AP Photo by Rick Bowner

The Federal Freedom of Information Act

How FOIA works

The federal FOIA1 provides access to all records of all federal agencies in the executive branch, unless those records fall within one of nine categories of exempt information that agencies are permitted (but generally not required) to withhold.

On President Barack Obama’s first full day in office — Jan. 21, 2009 — he issued two memos addressing government transparency and FOIA. Announcing that his administration is “committed to creating an unprecedented level of openness in Government,” Obama’s Memorandum on Transparency and Open Government pledged that the White House would work with the public “to ensure the public trust and establish a system of transparency, public participation, and collaboration.”

With regard to FOIA, the Memorandum on the Freedom of Information Act directed his incoming attorney general to reestablish the presumption of disclosure for government records. This memo was almost certainly meant to address the previous standard established in 2001 by former U.S. Attorney General John Ashcroft. The Ashcroft standard encouraged federal agencies to thoroughly consider reasons for invoking exemptions to FOIA, and assured agency personnel that the Justice Department would fully support denials of exempt material so long as they were legally defensible and would not jeopardize the government’s ability to continue to withhold other information.2

Obama’s Day One memorandum brought the administration’s interpretation of FOIA back in step with the 1993 memorandum issued by then-Attorney General Janet Reno. She had instructed agencies to use their discretion to release documents. Even if requested information arguably or technically fell within an exemption, agencies were not to invoke that exemption unless they could point to a “foreseeable harm” that would come from disclosure.3

The January 2009 Obama directive is even more proactive, ordering agencies to take “affirmative steps to make information public. They should not wait for specific requests from the public. All agencies should use modern technology to inform citizens about what is known and done by their Government.” Finally, it urges timely disclosure — a long-standing barrier to filling requests.

The new attorney general is expected to further formalize the administration’s approach to interpreting FOIA through his or her own memorandum, presumably in the first 120 days in office.

Filing a request

You may try to make an informal telephone request to an agency to obtain documents. However, agencies frequently require that requests be made in writing. In fact, you establish your legal rights under FOIA only by filing a written request. (See the online FOIA Request Letter.) Once you have filed a FOIA request, the burden is on the government to release the documents promptly or to show that they are covered by one of the FOIA exemptions.

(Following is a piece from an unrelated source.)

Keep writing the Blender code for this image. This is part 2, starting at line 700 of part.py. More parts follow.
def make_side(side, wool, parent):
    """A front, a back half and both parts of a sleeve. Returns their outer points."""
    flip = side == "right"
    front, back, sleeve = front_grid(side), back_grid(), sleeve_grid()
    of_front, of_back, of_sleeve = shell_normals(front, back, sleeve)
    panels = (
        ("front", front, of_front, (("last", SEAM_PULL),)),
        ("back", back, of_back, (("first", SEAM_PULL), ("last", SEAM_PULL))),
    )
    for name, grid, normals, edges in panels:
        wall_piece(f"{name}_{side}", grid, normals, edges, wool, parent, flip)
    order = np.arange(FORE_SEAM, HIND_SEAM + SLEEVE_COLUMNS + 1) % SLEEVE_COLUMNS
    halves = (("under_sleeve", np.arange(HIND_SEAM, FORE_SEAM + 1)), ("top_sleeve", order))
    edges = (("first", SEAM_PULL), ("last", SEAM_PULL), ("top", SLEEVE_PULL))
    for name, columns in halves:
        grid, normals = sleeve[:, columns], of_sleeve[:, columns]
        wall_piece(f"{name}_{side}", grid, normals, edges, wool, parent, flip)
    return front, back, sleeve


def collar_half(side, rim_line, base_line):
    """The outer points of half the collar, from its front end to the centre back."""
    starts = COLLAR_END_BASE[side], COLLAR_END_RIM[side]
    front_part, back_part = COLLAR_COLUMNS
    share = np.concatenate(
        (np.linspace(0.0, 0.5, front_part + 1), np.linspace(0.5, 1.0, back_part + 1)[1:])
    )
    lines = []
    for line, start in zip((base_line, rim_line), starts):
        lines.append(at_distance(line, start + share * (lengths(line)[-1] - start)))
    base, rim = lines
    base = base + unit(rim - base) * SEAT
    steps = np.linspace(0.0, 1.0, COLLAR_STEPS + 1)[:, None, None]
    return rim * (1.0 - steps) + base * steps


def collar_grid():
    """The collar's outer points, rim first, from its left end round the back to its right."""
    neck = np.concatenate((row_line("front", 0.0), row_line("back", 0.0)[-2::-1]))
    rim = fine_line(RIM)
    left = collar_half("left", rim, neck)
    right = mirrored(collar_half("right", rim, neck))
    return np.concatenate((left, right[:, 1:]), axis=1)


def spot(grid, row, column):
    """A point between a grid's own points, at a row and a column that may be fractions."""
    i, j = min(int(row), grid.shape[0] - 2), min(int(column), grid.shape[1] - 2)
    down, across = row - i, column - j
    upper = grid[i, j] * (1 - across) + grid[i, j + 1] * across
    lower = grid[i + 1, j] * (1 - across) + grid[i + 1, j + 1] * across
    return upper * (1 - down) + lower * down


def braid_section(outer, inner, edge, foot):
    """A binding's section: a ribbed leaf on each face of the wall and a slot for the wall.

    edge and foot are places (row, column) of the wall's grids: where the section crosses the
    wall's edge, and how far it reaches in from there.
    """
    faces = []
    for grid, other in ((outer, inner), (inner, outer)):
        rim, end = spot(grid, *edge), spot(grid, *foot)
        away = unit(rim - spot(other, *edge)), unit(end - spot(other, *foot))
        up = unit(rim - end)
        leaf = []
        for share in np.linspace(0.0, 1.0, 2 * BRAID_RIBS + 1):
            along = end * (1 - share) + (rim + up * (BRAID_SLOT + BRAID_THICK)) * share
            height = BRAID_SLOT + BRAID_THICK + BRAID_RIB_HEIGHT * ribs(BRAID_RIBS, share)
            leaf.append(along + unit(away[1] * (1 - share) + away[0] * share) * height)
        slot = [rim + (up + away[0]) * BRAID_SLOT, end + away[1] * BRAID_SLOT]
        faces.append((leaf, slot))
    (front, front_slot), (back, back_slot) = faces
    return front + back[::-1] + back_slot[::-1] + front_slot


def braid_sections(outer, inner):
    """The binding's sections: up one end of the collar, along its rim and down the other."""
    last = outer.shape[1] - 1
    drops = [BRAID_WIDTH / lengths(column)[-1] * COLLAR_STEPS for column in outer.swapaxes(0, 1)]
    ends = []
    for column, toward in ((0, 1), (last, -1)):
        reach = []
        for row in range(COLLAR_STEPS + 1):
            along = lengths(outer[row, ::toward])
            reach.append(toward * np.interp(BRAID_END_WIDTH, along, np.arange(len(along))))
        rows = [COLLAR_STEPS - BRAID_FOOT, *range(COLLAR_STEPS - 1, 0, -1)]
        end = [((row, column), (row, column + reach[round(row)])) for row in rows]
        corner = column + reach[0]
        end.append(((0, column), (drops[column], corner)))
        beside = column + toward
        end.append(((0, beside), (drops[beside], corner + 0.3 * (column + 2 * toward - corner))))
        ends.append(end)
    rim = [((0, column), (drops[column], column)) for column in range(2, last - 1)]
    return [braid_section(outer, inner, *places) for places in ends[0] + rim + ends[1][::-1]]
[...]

At all agencies, the request is received by the office designated to receive FOIA requests, and then processed in a FOIA Service Center overseen by a Chief FOIA Officer and FOIA Public Liaison. Under amendments to the law in 2007, the request is to be assigned a tracking number, which allows requesters to later check the status of their requests online or over the phone and provides them with an estimated date by which action on the request will be completed.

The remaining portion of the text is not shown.